Pixar ha enfrentado en los últimos años una pérdida de identidad autoral, diluida entre experimentos narrativos sobrecargados y exigencias industriales de producción en serie. Elio, si bien no recupera plenamente la potencia simbólica de Up, WALL*E o Inside Out, sí representa un esfuerzo por volver a lo esencial: una historia sencilla, anclada en una experiencia individual, que utiliza lo fantástico como catalizador del crecimiento emocional. Elio no salva el universo, no desmantela sistemas políticos ni transforma sociedades; se transforma a sí mismo, que es lo único que, al final, cuenta. Pese a sus fallas — una resolución apresurada, personajes secundarios subdesarrollados, humor algo previsible — , la película deja una estela de dulzura melancólica.
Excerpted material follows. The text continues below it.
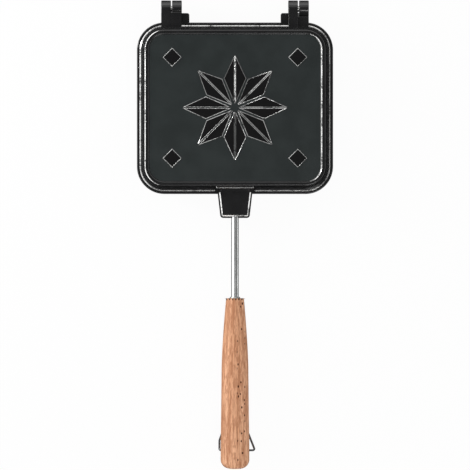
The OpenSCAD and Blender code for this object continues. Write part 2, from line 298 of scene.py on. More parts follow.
# a node tree being built: a material's or the world's
class Finish:
    def __init__(self, tree):
        self.tree = tree

    def node(self, kind, settings=None, inputs=(), output=0):
        made = self.tree.nodes.new(kind)
        for key, value in (settings or {}).items():
            setattr(made, key, value)
        pairs = inputs.items() if isinstance(inputs, dict) else enumerate(inputs)
        for key, value in pairs:
            self.feed(made.inputs[key], value)
        return Signal(self, made.outputs[output]) if made.outputs else made

    def feed(self, socket, value):
        if isinstance(value, Signal):
            self.tree.links.new(value.socket, socket)
        else:
            socket.default_value = value

    def mix(self, factor, low, high):
        return self.node("ShaderNodeMix", {"data_type": "RGBA"}, {0: factor, 6: low, 7: high}, output=2)

    # the object's own coordinates, stretched along each axis
    def place(self, *scale):
        where = self.node("ShaderNodeTexCoord", output="Object")
        return self.node("ShaderNodeMapping", {}, {"Vector": where, "Scale": scale or (1, 1, 1)})

    # one scale, or one for each axis
    def noise(self, scale, detail=2, roughness=0.5, output=0):
        where = self.place(*(scale if isinstance(scale, tuple) else [scale] * 3))
        return self.node("ShaderNodeTexNoise", {},
                         {"Vector": where, "Scale": 1, "Detail": detail, "Roughness": roughness}, output)

    # the object's own coordinates, pushed about by a share of a coloured noise
    def bent(self, share, scale):
        push = self.noise(scale, output=1)
        return self.node("ShaderNodeMix", {"data_type": "VECTOR"},
                         {0: share, 4: self.place(), 5: push}, output=1)

    def parts(self, where):
        outputs = self.node("ShaderNodeSeparateXYZ", {}, [where]).socket.node.outputs
        return [Signal(self, outputs[i]) for i in range(3)]

    def bump(self, height, depth):
        return self.node("ShaderNodeBump", {}, {"Height": height, "Distance": depth * mm})


def material(name, recipe):
    made = bpy.data.materials.new(name)
    made.use_nodes = True
    surface = made.node_tree.nodes["Principled BSDF"]
    finish = Finish(made.node_tree)
    for socket, value in recipe(finish).items():
        finish.feed(surface.inputs[socket], value)
    return made


# the coated castings: clouds of shade, and fine pebbles on low swells
castSkin = {
    "clouds": 60, "cloudRise": (0.3, 0.7), "roughnessSpread": 0.06,
    "pebbles": 2600, "swells": 700, "swellShare": 1.5,
}
coatings = {
    "rim": {"dark": (0.008, 0.008, 0.0085, 1), "light": (0.014, 0.014, 0.0145, 1),
            "specular": 0.5, "roughness": 0.12, "depth": 0.004},
    "panel": {"dark": (0.014, 0.0185, 0.0185, 1), "light": (0.0185, 0.024, 0.024, 1),
              "specular": 0.26, "roughness": 0.38, "depth": 0.01},
}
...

El diseño del clon de Elio, enviado a la Tierra para cubrir su ausencia, aporta un matiz interesante sobre la dualidad del yo y la expectativa social. Ese doble perfecto, que resulta más funcional para su tía y el entorno, evidencia la incomodidad que Elio siente consigo mismo: un niño que prefiere imaginar otra realidad porque la suya le resulta inhóspita. Es ahí, en esa grieta de alienación afectiva, donde Elio se justifica como propuesta. No es una obra maestra, ni siquiera una reaparición definitiva de Pixar. Pero sí es un filme sincero, sensible, que privilegia la emoción por encima del ingenio, y la empatía por encima del cinismo. Y en un contexto de saturación de franquicias, eso ya es mucho decir.